Gauges of raw-material, energy and financial companies led losses among the 10 main groups in the S&P 500 today, dropping at least 0.8 percent each.
Netflix Inc. fell 5.8 percent today after the world’s largest video-subscription service was rated underperform in new coverage at Macquarie Capital USA Inc. Boeing Co. retreated 1.9 percent as Oppenheimer & Co. analyst Yair Reiner said the shares of the world’s largest maker of cargo aircraft may fall, citing GEnx engine issues after one cracked on a Boeing 787 Dreamliner during testing on July 28, spewing hot metal parts.
Apple Inc. climbed for a fourth straight day, rising 1.2 percent, after pre-orders of its iPhone 5 topped 2 million units in one day, more than double the sales record set by the previous model of the device. Because demand for the iPhone 5 exceeds the initial supply, some pre-orders will be delivered to customers in October, rather than September as previously planned, Apple said today in a statement.
Two shares fell for every one that advanced in the Stoxx Europe 600 Index, which lost 0.3 percent after closing at the highest level since June 2011 last week. SSAB sank 6.9 percent, the most in seven months, as the Swedish steelmaker said demand for strip products has been much weaker than expected.
Spanish 10-year bonds declined, with the yield rising as much as 22 basis points to 6.01 percent before trimming its gain and trading at 5.97 percent. The nation’s debt agency said it planned to sell 4.5 billion euros ($5.9 billion) of three- and 10-year debt on Sept. 20. The rate on 10-year Italian debt increased nine basis points to 5.11 percent. Yields on 10-year German bunds fell three basis points to 1.67 percent.
ECB Governing Council member Luc Coene said rising bond yields may force Spain into asking for aid and agreeing to the ECB’s conditions for granting it. If “markets see that Spain will not” ask for aid, “then it will not last long before spreads will rise again, and then Spain will be somewhat forced to come back on its decision and submit to the conditionality program,” Coene said at a panel discussion in London today.
“The euro area finance ministers meeting has come and gone, and despite the indication of willingness by the ECB to buy bonds, we are still no closer to what many in the market consider the ultimate endgame,” said Brian Barry, an analyst at Investec Bank Plc in London. “Until we reach a position where their resolve to contain yields can be tested, yields could continue to drift higher.”
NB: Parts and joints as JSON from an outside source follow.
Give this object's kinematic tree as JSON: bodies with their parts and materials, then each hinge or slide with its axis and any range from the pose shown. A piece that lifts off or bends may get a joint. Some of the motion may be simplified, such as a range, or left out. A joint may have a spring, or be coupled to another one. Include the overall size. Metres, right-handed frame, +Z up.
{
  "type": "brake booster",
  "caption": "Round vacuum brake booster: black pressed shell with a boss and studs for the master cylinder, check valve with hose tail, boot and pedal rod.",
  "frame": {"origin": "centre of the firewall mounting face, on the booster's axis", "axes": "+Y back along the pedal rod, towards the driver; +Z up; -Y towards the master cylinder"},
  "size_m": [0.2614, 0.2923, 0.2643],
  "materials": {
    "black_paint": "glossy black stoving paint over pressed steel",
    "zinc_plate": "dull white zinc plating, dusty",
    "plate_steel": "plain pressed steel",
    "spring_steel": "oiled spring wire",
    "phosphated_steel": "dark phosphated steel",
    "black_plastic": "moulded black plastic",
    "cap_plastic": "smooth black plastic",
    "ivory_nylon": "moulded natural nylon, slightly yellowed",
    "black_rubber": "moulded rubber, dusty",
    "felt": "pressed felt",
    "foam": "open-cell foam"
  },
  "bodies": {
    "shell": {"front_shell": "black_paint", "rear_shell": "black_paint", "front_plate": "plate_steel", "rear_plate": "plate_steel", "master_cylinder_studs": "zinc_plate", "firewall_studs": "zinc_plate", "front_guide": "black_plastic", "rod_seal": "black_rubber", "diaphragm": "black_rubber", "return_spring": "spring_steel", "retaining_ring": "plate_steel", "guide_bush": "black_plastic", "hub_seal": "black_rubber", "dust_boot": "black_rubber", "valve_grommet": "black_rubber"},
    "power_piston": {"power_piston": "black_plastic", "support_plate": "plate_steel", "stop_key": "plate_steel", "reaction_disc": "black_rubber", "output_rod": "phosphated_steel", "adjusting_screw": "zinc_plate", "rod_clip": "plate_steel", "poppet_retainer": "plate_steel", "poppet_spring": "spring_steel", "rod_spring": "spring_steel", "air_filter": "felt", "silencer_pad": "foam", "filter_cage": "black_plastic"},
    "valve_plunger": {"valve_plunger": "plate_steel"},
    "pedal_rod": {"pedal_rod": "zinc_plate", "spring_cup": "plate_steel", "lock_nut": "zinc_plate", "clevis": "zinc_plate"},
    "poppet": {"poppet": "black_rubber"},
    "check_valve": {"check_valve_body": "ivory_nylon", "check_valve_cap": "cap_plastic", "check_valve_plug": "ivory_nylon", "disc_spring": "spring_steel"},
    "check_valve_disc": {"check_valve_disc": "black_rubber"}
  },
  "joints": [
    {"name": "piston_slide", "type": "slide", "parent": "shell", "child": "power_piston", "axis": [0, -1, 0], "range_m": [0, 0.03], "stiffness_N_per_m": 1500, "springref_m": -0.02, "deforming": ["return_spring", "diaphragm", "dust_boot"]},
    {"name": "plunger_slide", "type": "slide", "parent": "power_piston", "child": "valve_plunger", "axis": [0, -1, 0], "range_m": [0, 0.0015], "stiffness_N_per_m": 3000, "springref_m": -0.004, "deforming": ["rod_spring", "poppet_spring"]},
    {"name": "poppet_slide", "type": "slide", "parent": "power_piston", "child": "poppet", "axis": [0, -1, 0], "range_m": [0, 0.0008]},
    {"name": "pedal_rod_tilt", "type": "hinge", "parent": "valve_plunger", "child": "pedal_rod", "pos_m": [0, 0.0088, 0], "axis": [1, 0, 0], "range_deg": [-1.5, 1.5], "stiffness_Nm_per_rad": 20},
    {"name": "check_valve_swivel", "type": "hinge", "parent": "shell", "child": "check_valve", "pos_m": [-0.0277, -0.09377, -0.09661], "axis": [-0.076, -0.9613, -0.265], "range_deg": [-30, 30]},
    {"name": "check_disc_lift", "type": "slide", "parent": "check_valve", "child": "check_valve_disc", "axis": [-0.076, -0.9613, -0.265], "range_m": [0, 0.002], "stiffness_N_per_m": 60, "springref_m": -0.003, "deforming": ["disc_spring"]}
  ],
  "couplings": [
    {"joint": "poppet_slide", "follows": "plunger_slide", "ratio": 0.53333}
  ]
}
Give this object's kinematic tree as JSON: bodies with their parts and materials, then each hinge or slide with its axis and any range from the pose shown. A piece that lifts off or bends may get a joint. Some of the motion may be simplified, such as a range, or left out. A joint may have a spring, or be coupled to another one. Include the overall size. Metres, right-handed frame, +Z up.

The cost of insuring European corporate debt using credit-default swaps rose from a 13-month low. The Markit iTraxx Crossover Index of contracts tied to 50 mostly junk-rated companies climbed eight basis points to 468, gaining from the lowest level since Aug. 1, 2011.
Oil dropped the most in eight weeks, declining more than $3 in less than a minute in late trading, as October options were about to expire. Oil for October delivery fell $2.38, or 2.4 percent, to settle at $96.62 a barrel on the New York Mercantile Exchange. Prices are down 2.2 percent this year. The decline was the largest since July 23.
CME Group Inc. did not suffer any technical issues during the afternoon plunge in crude oil, gasoline and heating oil on the NYMEX, said Chris Grams, a spokesman for CME.
Soybean futures plunged the maximum allowed by the Chicago Board of Trade on speculation that rain will aid planting and early crop development in South America. Corn dropped the most since May.
Zinc and aluminum fell more than 1.2 percent. The S&P GSCI gauge of 24 commodities declined 2.3 percent after jumping 1 percent on Sept. 14 to the highest settlement since April 2.
Bullish commodity wagers rose to a 16-month high just before the Fed’s pledge for more stimulus drove prices to a seventh weekly advance and banks from HSBC Holdings Plc to Citigroup Inc. forecast more gains.
Hedge funds and other speculators lifted their net-long positions across 18 U.S. futures and options by 0.3 percent to 1.33 million contracts in the week ended Sept. 11, the most since May 2011, U.S. Commodity Futures Trading Commission data show. Copper holdings surged 25-fold to 17,509 contracts, the biggest gain on record. Gold bets climbed to the highest since Feb. 28, and silver wagers advanced for a seventh week.
The MSCI Emerging Markets Index retreated 0.2 percent after climbing for a seventh day on Sept. 14, the longest run of gains in 11 months. Citigroup Inc. cut its 2013 Chinese economic growth forecast, while a dispute with Japan over islands claimed by both nations led to public protests in a dozen cities.
India’s Sensex index rose 0.4 percent after the central bank unexpectedly cut lenders’ reserve requirements and the government said last week it will open its retail and airline industries to foreign investors.